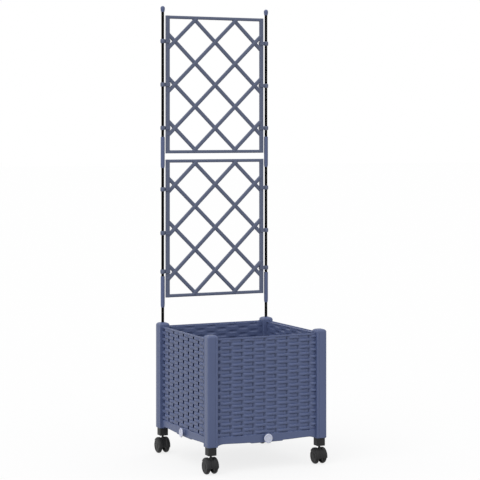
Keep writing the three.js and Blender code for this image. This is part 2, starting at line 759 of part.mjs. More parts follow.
function addTrellis() {
  const panel = trellisPanel();
  const clip = trellisClip();
  const levels = [
    ['lower', trellisBottom, lowerClipHeights()], ['upper', upperTrellisBottom, upperClipHeights()]];
  for (const [level, bottom, heights] of levels) {
    addPiece(`trellis_${level}`, panel, 'trellisPlastic', {
      at: [0, postReach, bottom + trellisHeight / 2] });
    heights.forEach((z, i) => {
      addPiece(`clip_${level}_left_${i + 1}`, clip, 'trellisPlastic', {
        at: [-postReach, postReach, z] });
      addPiece(`clip_${level}_right_${i + 1}`, clip, 'trellisPlastic', {
        turn: 180, at: [postReach, postReach, z] });
    });
  }
}

addPlanterBox();
addCastors();
addPoles();
addTrellis();

export default planter;
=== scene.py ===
"""Looks for a square planter with a basket weave, a two-panel trellis and twin-wheel castors.

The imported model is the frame. Lengths are in metres; names that end in _MM are in millimetres.
"""
import math

import bpy
import numpy as np
from mathutils import Matrix, Vector


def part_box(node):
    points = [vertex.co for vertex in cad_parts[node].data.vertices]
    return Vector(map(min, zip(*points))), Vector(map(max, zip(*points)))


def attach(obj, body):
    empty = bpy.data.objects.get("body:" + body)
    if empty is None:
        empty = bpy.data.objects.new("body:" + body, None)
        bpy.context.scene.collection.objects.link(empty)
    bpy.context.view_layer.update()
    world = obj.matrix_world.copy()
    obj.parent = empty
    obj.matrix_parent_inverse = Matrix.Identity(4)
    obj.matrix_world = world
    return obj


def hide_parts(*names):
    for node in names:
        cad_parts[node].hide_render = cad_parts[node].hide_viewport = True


MM = 0.001

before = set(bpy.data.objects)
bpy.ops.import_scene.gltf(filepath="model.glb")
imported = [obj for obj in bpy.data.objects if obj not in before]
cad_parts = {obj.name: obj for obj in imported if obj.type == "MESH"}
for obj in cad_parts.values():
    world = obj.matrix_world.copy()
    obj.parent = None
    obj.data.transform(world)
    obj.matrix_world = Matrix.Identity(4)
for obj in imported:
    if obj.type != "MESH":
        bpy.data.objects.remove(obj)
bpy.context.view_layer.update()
scene = bpy.context.scene

# ------------------------------------------------------------------ sizes from the frame
CORNERS = {"front_left": (-1, -1), "front_right": (1, -1), "back_right": (1, 1), "back_left": (-1, 1)}
SIDES = {"front": 0, "right": 90, "back": 180, "left": 270}  # turns about the planter's axis

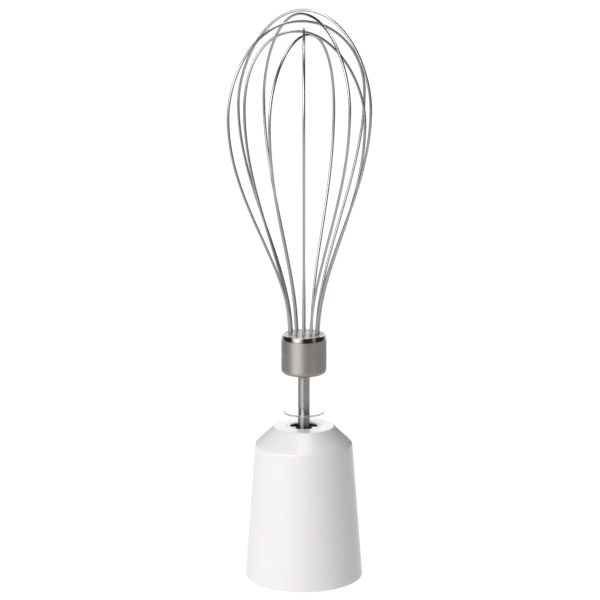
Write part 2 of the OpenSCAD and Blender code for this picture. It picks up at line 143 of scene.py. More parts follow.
class WhiskColours(bpy.types.PropertyGroup):
    """Colours of the finishes."""

    housing: colour("Housing", "White ABS of the housing", "#d3d1d0")
    collar: colour("Collar", "White ABS inside the mouth", "#eceae6")
    plug: colour("Plug", "White plug that holds the wires", "#aeaaa7")
    dark: colour("Dark parts", "Glass-filled nylon of the gear case", "#26262a")
    acetal: colour("Gears", "Natural acetal of the gears", "#e2ded2")
    bronze: colour("Bushes", "Sintered bronze", "#a98452")
    steel: colour("Steel", "Stainless steel", "#9b9795")
    wire: colour("Wire", "Drawn stainless wire", "#a4a1a0")
    sinter: colour("Sintered steel", "Sintered steel parts", "#6d6b68")
    rubber: colour("Rubber", "Nitrile rubber", "#17171a")
    clear: colour("Clear disc", "Clear polycarbonate", "#edeeee")
    floor: colour("Floor", "Opal acrylic sheet before it is lit", "#303030")


# ---------------------------------------------------------------- mesh tools

CORNER_STEP = math.radians(9)
TURN_SEGMENTS = 160
SHARP = math.radians(38)
# A point nearer the axis than this, in millimetres, lies on it.
ON_AXIS = 1e-6
# A cutting drum runs this far past the face that it opens, in millimetres.
CUT_RUN = 1


def millimetres(value):
    """A length property in millimetres."""
    return value / MM


def rounded_corner(before, here, after):
    """Points of one outline corner, rounded to its third number."""
    point = Vector(here[:2])
    radius = here[2]
    if radius == 0:
        return [point]
    to_before = (Vector(before[:2]) - point).normalized()
    to_after = (Vector(after[:2]) - point).normalized()
    half = to_before.angle(to_after) / 2
    centre = point + (to_before + to_after).normalized() * radius / math.sin(half)
    start = point + to_before * radius / math.tan(half) - centre
    end = point + to_after * radius / math.tan(half) - centre
    turn = math.atan2(start.x * end.y - start.y * end.x, start.dot(end))
    steps = max(3, math.ceil(abs(turn) / CORNER_STEP))
    first = math.atan2(start.y, start.x)
    angles = [first + turn * i / steps for i in range(steps + 1)]
    return [centre + radius * Vector((math.cos(a), math.sin(a))) for a in angles]


def rounded_outline(points):
    """A closed outline from (radius, height, corner radius) points."""
    outline = []
    for i, here in enumerate(points):
        outline += rounded_corner(points[i - 1], here, points[(i + 1) % len(points)])
    return outline


def finished_object(name, mesh_data):
    """Puts a bmesh in the scene as an object, with clean smooth shading."""
    bmesh.ops.recalc_face_normals(mesh_data, faces=mesh_data.faces)
    mesh = bpy.data.meshes.new(name)
    mesh_data.to_mesh(mesh)
    mesh_data.free()
    piece = bpy.data.objects.new(name, mesh)
    bpy.context.scene.collection.objects.link(piece)
    shade(piece)
    return piece


def shade(piece):
    """Smooth shading with sharp edges kept, and flat faces that stay flat."""
    mesh_data = bmesh.new()
    mesh_data.from_mesh(piece.data)
    for face in mesh_data.faces:
        face.smooth = True
    for edge in mesh_data.edges:
        edge.smooth = len(edge.link_faces) == 2 and edge.calc_face_angle() < SHARP
    mesh_data.to_mesh(piece.data)
    mesh_data.free()
    if "flat faces" not in piece.modifiers:
        weighted = piece.modifiers.new("flat faces", "WEIGHTED_NORMAL")
        weighted.keep_sharp = True
        weighted.weight = 100


def turned_bmesh(points, segments):
    """A closed outline turned about the drive axis. Points on the axis become one vertex."""
    outline = rounded_outline(points)
    result = bmesh.new()
    rings = []
    for point in outline:
        if point.x < ON_AXIS:
            rings.append([result.verts.new((0, 0, point.y * MM))] * segments)
            continue
        rings.append([
            result.verts.new((
                point.x * MM * math.cos(2 * math.pi * k / segments),
                point.x * MM * math.sin(2 * math.pi * k / segments),
                point.y * MM,
            )) for k in range(segments)
        ])
    for i, low in enumerate(rings):
        high = rings[(i + 1) % len(rings)]
        for k in range(segments):
            corners = [low[k], low[(k + 1) % segments], high[(k + 1) % segments], high[k]]
            unique = list(dict.fromkeys(corners))
            if len(unique) > 2:
                result.faces.new(unique)
    return result


def turned(name, points, segments=TURN_SEGMENTS):
    """A turned piece."""
    return finished_object(name, turned_bmesh(points, segments))


def drum_bmesh(radius, low, high, x=0.0, y=0.0, segments=64):
    """A closed drum of that radius between two heights, used to cut or add."""
    drum = turned_bmesh([(0, low, 0), (radius, low, 0), (radius, high, 0), (0, high, 0)],
                        segments)
    bmesh.ops.translate(drum, verts=drum.verts, vec=(x * MM, y * MM, 0))
    return drum


def merged(parts):
    """Several bmeshes as one."""
    whole = bmesh.new()
    for part in parts:
        mesh = bpy.data.meshes.new("part")
        part.to_mesh(mesh)
        part.free()
        whole.from_mesh(mesh)
        bpy.data.meshes.remove(mesh)
    return whole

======

Restate each of the entries above verbatim.

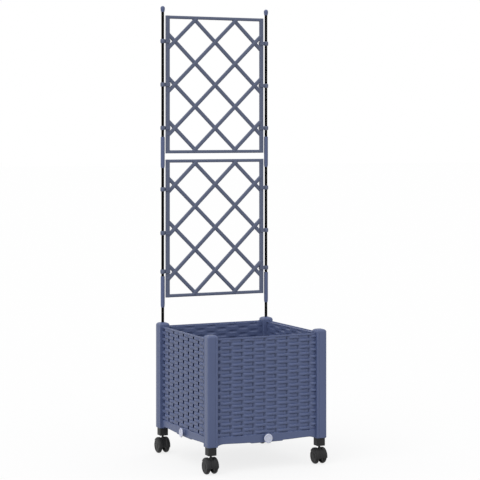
Keep writing the three.js and Blender code for this image. This is part 2, starting at line 759 of part.mjs. More parts follow.
function addTrellis() {
  const panel = trellisPanel();
  const clip = trellisClip();
  const levels = [
    ['lower', trellisBottom, lowerClipHeights()], ['upper', upperTrellisBottom, upperClipHeights()]];
  for (const [level, bottom, heights] of levels) {
    addPiece(`trellis_${level}`, panel, 'trellisPlastic', {
      at: [0, postReach, bottom + trellisHeight / 2] });
    heights.forEach((z, i) => {
      addPiece(`clip_${level}_left_${i + 1}`, clip, 'trellisPlastic', {
        at: [-postReach, postReach, z] });
      addPiece(`clip_${level}_right_${i + 1}`, clip, 'trellisPlastic', {
        turn: 180, at: [postReach, postReach, z] });
    });
  }
}

addPlanterBox();
addCastors();
addPoles();
addTrellis();

export default planter;
=== scene.py ===
"""Looks for a square planter with a basket weave, a two-panel trellis and twin-wheel castors.

The imported model is the frame. Lengths are in metres; names that end in _MM are in millimetres.
"""
import math

import bpy
import numpy as np
from mathutils import Matrix, Vector


def part_box(node):
    points = [vertex.co for vertex in cad_parts[node].data.vertices]
    return Vector(map(min, zip(*points))), Vector(map(max, zip(*points)))


def attach(obj, body):
    empty = bpy.data.objects.get("body:" + body)
    if empty is None:
        empty = bpy.data.objects.new("body:" + body, None)
        bpy.context.scene.collection.objects.link(empty)
    bpy.context.view_layer.update()
    world = obj.matrix_world.copy()
    obj.parent = empty
    obj.matrix_parent_inverse = Matrix.Identity(4)
    obj.matrix_world = world
    return obj


def hide_parts(*names):
    for node in names:
        cad_parts[node].hide_render = cad_parts[node].hide_viewport = True


MM = 0.001

before = set(bpy.data.objects)
bpy.ops.import_scene.gltf(filepath="model.glb")
imported = [obj for obj in bpy.data.objects if obj not in before]
cad_parts = {obj.name: obj for obj in imported if obj.type == "MESH"}
for obj in cad_parts.values():
    world = obj.matrix_world.copy()
    obj.parent = None
    obj.data.transform(world)
    obj.matrix_world = Matrix.Identity(4)
for obj in imported:
    if obj.type != "MESH":
        bpy.data.objects.remove(obj)
bpy.context.view_layer.update()
scene = bpy.context.scene

# ------------------------------------------------------------------ sizes from the frame
CORNERS = {"front_left": (-1, -1), "front_right": (1, -1), "back_right": (1, 1), "back_left": (-1, 1)}
SIDES = {"front": 0, "right": 90, "back": 180, "left": 270}  # turns about the planter's axis

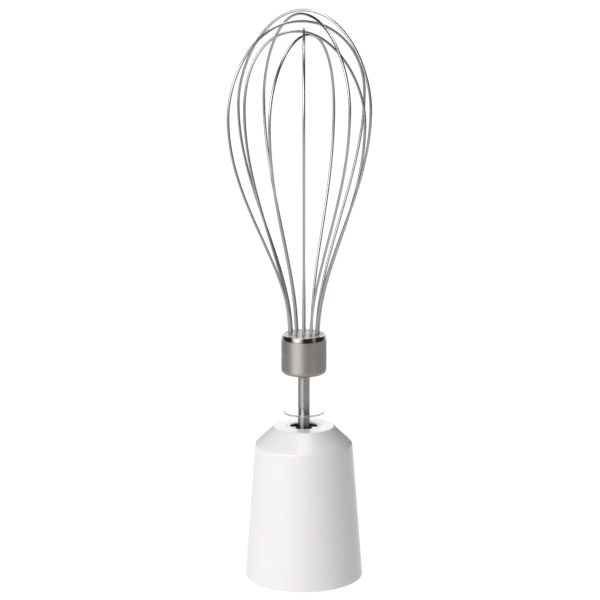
Write part 2 of the OpenSCAD and Blender code for this picture. It picks up at line 143 of scene.py. More parts follow.
class WhiskColours(bpy.types.PropertyGroup):
    """Colours of the finishes."""

    housing: colour("Housing", "White ABS of the housing", "#d3d1d0")
    collar: colour("Collar", "White ABS inside the mouth", "#eceae6")
    plug: colour("Plug", "White plug that holds the wires", "#aeaaa7")
    dark: colour("Dark parts", "Glass-filled nylon of the gear case", "#26262a")
    acetal: colour("Gears", "Natural acetal of the gears", "#e2ded2")
    bronze: colour("Bushes", "Sintered bronze", "#a98452")
    steel: colour("Steel", "Stainless steel", "#9b9795")
    wire: colour("Wire", "Drawn stainless wire", "#a4a1a0")
    sinter: colour("Sintered steel", "Sintered steel parts", "#6d6b68")
    rubber: colour("Rubber", "Nitrile rubber", "#17171a")
    clear: colour("Clear disc", "Clear polycarbonate", "#edeeee")
    floor: colour("Floor", "Opal acrylic sheet before it is lit", "#303030")


# ---------------------------------------------------------------- mesh tools

CORNER_STEP = math.radians(9)
TURN_SEGMENTS = 160
SHARP = math.radians(38)
# A point nearer the axis than this, in millimetres, lies on it.
ON_AXIS = 1e-6
# A cutting drum runs this far past the face that it opens, in millimetres.
CUT_RUN = 1


def millimetres(value):
    """A length property in millimetres."""
    return value / MM


def rounded_corner(before, here, after):
    """Points of one outline corner, rounded to its third number."""
    point = Vector(here[:2])
    radius = here[2]
    if radius == 0:
        return [point]
    to_before = (Vector(before[:2]) - point).normalized()
    to_after = (Vector(after[:2]) - point).normalized()
    half = to_before.angle(to_after) / 2
    centre = point + (to_before + to_after).normalized() * radius / math.sin(half)
    start = point + to_before * radius / math.tan(half) - centre
    end = point + to_after * radius / math.tan(half) - centre
    turn = math.atan2(start.x * end.y - start.y * end.x, start.dot(end))
    steps = max(3, math.ceil(abs(turn) / CORNER_STEP))
    first = math.atan2(start.y, start.x)
    angles = [first + turn * i / steps for i in range(steps + 1)]
    return [centre + radius * Vector((math.cos(a), math.sin(a))) for a in angles]


def rounded_outline(points):
    """A closed outline from (radius, height, corner radius) points."""
    outline = []
    for i, here in enumerate(points):
        outline += rounded_corner(points[i - 1], here, points[(i + 1) % len(points)])
    return outline


def finished_object(name, mesh_data):
    """Puts a bmesh in the scene as an object, with clean smooth shading."""
    bmesh.ops.recalc_face_normals(mesh_data, faces=mesh_data.faces)
    mesh = bpy.data.meshes.new(name)
    mesh_data.to_mesh(mesh)
    mesh_data.free()
    piece = bpy.data.objects.new(name, mesh)
    bpy.context.scene.collection.objects.link(piece)
    shade(piece)
    return piece


def shade(piece):
    """Smooth shading with sharp edges kept, and flat faces that stay flat."""
    mesh_data = bmesh.new()
    mesh_data.from_mesh(piece.data)
    for face in mesh_data.faces:
        face.smooth = True
    for edge in mesh_data.edges:
        edge.smooth = len(edge.link_faces) == 2 and edge.calc_face_angle() < SHARP
    mesh_data.to_mesh(piece.data)
    mesh_data.free()
    if "flat faces" not in piece.modifiers:
        weighted = piece.modifiers.new("flat faces", "WEIGHTED_NORMAL")
        weighted.keep_sharp = True
        weighted.weight = 100


def turned_bmesh(points, segments):
    """A closed outline turned about the drive axis. Points on the axis become one vertex."""
    outline = rounded_outline(points)
    result = bmesh.new()
    rings = []
    for point in outline:
        if point.x < ON_AXIS:
            rings.append([result.verts.new((0, 0, point.y * MM))] * segments)
            continue
        rings.append([
            result.verts.new((
                point.x * MM * math.cos(2 * math.pi * k / segments),
                point.x * MM * math.sin(2 * math.pi * k / segments),
                point.y * MM,
            )) for k in range(segments)
        ])
    for i, low in enumerate(rings):
        high = rings[(i + 1) % len(rings)]
        for k in range(segments):
            corners = [low[k], low[(k + 1) % segments], high[(k + 1) % segments], high[k]]
            unique = list(dict.fromkeys(corners))
            if len(unique) > 2:
                result.faces.new(unique)
    return result


def turned(name, points, segments=TURN_SEGMENTS):
    """A turned piece."""
    return finished_object(name, turned_bmesh(points, segments))


def drum_bmesh(radius, low, high, x=0.0, y=0.0, segments=64):
    """A closed drum of that radius between two heights, used to cut or add."""
    drum = turned_bmesh([(0, low, 0), (radius, low, 0), (radius, high, 0), (0, high, 0)],
                        segments)
    bmesh.ops.translate(drum, verts=drum.verts, vec=(x * MM, y * MM, 0))
    return drum


def merged(parts):
    """Several bmeshes as one."""
    whole = bmesh.new()
    for part in parts:
        mesh = bpy.data.meshes.new("part")
        part.to_mesh(mesh)
        part.free()
        whole.from_mesh(mesh)
        bpy.data.meshes.remove(mesh)
    return whole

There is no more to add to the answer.